The puppet cast in Beau Jest’s production of Samuel Beckett’s Come and Go. Photo: Libby Marcus
Like Beckett, these are characters who are not asking for pity or sympathy as they face the unknown, the Last Call. These are characters who fight with great strength and deep resilience to face the unknown head-on. We also knew we had the perfect companion piece for this short one act. Our frequent collaborator Libby Marcus, who has designed masks and puppets for Beau Jest and co-directed some of our productions, had staged an evening of Beckett plays using marionettes which she performed solo in Portland, Maine and at the Puppeteers of America conference in Connecticut. Her staging of Come and Go, featuring the enigmatic Flo, Vi, and Ru sitting on a bench and moving through their own gossipy ritual facing the endgame resonated so perfectly with the festival’s theme. David Kaplan loved the idea of the pairing and Libby fortunately was willing to revive the piece and join us on stage. The Beckett estate gave her interpretation its blessing, as long as she didn’t change the gender of the puppets. Libby agreed but did point out to the estate that the characters are, in fact, made of wood.
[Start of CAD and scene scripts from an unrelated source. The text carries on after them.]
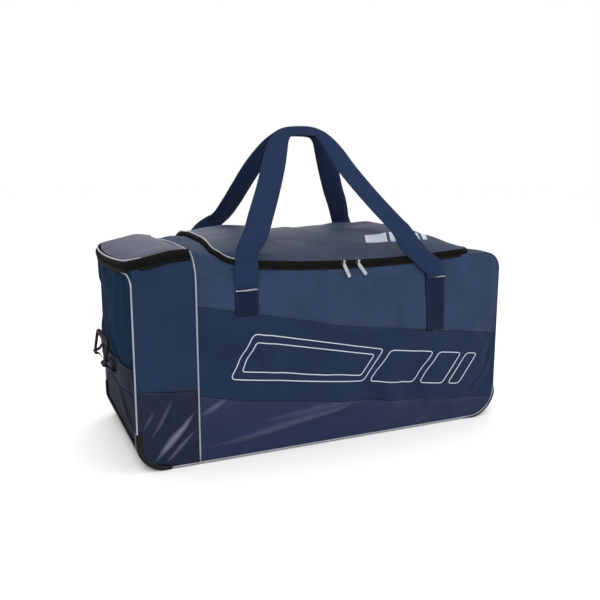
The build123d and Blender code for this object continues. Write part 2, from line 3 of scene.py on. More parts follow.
import bmesh
import bpy
import numpy as np
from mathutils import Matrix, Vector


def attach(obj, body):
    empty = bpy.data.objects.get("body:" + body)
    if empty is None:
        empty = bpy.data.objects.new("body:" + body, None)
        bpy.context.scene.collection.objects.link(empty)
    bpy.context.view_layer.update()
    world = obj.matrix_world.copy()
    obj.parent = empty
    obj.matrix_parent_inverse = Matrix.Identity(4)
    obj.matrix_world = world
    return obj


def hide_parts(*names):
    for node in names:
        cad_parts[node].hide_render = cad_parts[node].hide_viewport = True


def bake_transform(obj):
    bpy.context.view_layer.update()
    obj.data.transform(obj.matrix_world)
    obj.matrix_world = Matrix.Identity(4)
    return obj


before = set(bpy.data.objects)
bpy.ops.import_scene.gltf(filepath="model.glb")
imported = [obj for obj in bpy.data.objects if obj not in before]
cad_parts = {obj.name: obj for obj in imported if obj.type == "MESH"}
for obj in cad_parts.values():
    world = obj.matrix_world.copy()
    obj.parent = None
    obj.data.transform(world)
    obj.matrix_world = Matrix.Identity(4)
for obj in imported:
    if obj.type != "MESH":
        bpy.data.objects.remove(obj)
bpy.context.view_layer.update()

# Studio: a pale floor that runs on as the backdrop, one broad light over the front of the bag, a fill
# from the wheel end and a strip behind for the edges. The camera stands low, off the pocket end.
LENS, TILT, HEADING = 40.9596, 10.16, 24.09
scene = bpy.context.scene
scene.view_settings.view_transform = "Standard"
floor_mesh = bpy.data.meshes.new("studio_floor")
floor_mesh.from_pydata([(-30, -30, 0), (30, -30, 0), (30, 30, 0), (-30, 30, 0)], [], [(0, 1, 2, 3)])
studio_floor = bpy.data.objects.new("studio_floor", floor_mesh)
scene.collection.objects.link(studio_floor)
floor_finish = bpy.data.materials.new("pale_floor")
floor_finish.use_nodes = True
floor_shader = floor_finish.node_tree.nodes["Principled BSDF"]
floor_shader.inputs["Base Color"].default_value = (1.0, 1.0, 1.0, 1)
floor_shader.inputs["Roughness"].default_value = 0.9
floor_mesh.materials.append(floor_finish)

world = bpy.data.worlds.new("studio")
world.use_nodes = True
world.node_tree.nodes["Background"].inputs["Color"].default_value = (1, 1, 1, 1)
world.node_tree.nodes["Background"].inputs["Strength"].default_value = 1.0
scene.world = world
for name, place, aim, size, power in (
    ("key_light", (-1.2, -2.6, 2.6), (0, 0, 0.2), 1.5, 52),
    ("fill_light", (2.6, -1.6, 1.3), (0.1, 0, 0.2), 1.6, 13),
    ("edge_light", (0.4, 2.4, 1.9), (0, 0, 0.35), 1.4, 14),
):
    lamp = bpy.data.lights.new(name, "AREA")
    lamp.shape = "SQUARE"
    lamp.size = size
    lamp.energy = power
    light = bpy.data.objects.new(name, lamp)
    light.location = place
    light.rotation_euler = (Vector(aim) - Vector(place)).to_track_quat("-Z", "Y").to_euler()
    scene.collection.objects.link(light)

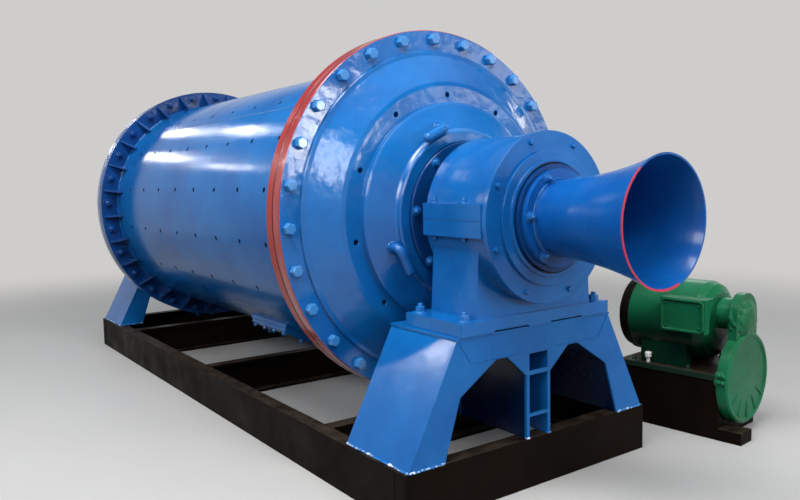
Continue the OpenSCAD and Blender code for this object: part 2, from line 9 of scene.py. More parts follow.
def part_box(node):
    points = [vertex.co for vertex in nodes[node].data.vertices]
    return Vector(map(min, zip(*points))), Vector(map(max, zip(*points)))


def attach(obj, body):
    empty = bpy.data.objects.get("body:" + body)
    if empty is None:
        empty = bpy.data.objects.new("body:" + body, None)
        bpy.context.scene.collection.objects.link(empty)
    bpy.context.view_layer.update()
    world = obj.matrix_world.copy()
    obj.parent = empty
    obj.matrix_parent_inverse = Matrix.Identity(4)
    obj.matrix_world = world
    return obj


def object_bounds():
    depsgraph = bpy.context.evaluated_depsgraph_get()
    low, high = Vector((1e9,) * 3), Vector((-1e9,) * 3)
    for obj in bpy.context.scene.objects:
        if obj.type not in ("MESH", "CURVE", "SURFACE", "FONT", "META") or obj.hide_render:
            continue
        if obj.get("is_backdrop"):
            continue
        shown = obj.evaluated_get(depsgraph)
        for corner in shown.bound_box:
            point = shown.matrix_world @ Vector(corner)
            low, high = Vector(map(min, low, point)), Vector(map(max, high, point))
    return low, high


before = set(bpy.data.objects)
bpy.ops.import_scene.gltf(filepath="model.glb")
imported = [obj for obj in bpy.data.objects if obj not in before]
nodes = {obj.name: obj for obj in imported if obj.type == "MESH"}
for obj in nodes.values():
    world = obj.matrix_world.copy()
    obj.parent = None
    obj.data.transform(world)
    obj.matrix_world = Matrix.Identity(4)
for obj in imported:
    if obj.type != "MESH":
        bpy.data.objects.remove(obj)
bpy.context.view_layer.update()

# Base frame: rolled steel channels welded into a ladder that lies on the floor, webs outwards. The
# steel is brushed with thin brown-black paint after welding, and dust lies on what faces up.
base_top = 0.22
dust_colour = (0.20, 0.15, 0.115, 1)


def node_maker(tree):
    """A function that adds a node of a kind, makes its settings, and sets or links its inputs."""

    def add(kind, inputs=None, **settings):
        n = tree.nodes.new("ShaderNode" + kind)
        for key, value in settings.items():
            setattr(n, key, value)
        for key, value in (inputs or {}).items():
            if isinstance(value, bpy.types.NodeSocket):
                tree.links.new(value, n.inputs[key])
            else:
                n.inputs[key].default_value = value
        return n

    return add


def shader(name):
    """A new material, its main shader, a maker of nodes, and a linker to the shader's inputs."""
    m = bpy.data.materials.new(name)
    m.use_nodes = True
    body = m.node_tree.nodes["Principled BSDF"]

    def link(a, b):
        m.node_tree.links.new(a, body.inputs[b])

    return m, body, node_maker(m.node_tree), link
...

Rounding out our triptych is an unpublished short story by Tennessee called Fin du Monde, which the festival is focusing on this year prior to its publication next year by New Directions. We present it as a live, audio theater event, reading and acting it out in the dark while the audience wears sleep masks. And that’s the conversation. Hearing a story written in the ’40s about a gay couple in New Orleans dying of consumption, seeing a Beckett piece written in the 1960’s about a trio of old women on a bench performed by marionettes, and a live slapstick metaphor written in the late ’70s a few years before Tennessee’s death. We are going to miss this annual event when it is over, but we are so looking forward to being there for its Last Call.
Davis Robinson is the founder and artistic director of the Beau Jest Moving Theater and is a professor of theater at Bowdoin College in Brunswick, Maine. He is also the author of The Physical Comedy Handbook and A Practical Guide to Ensemble Devising.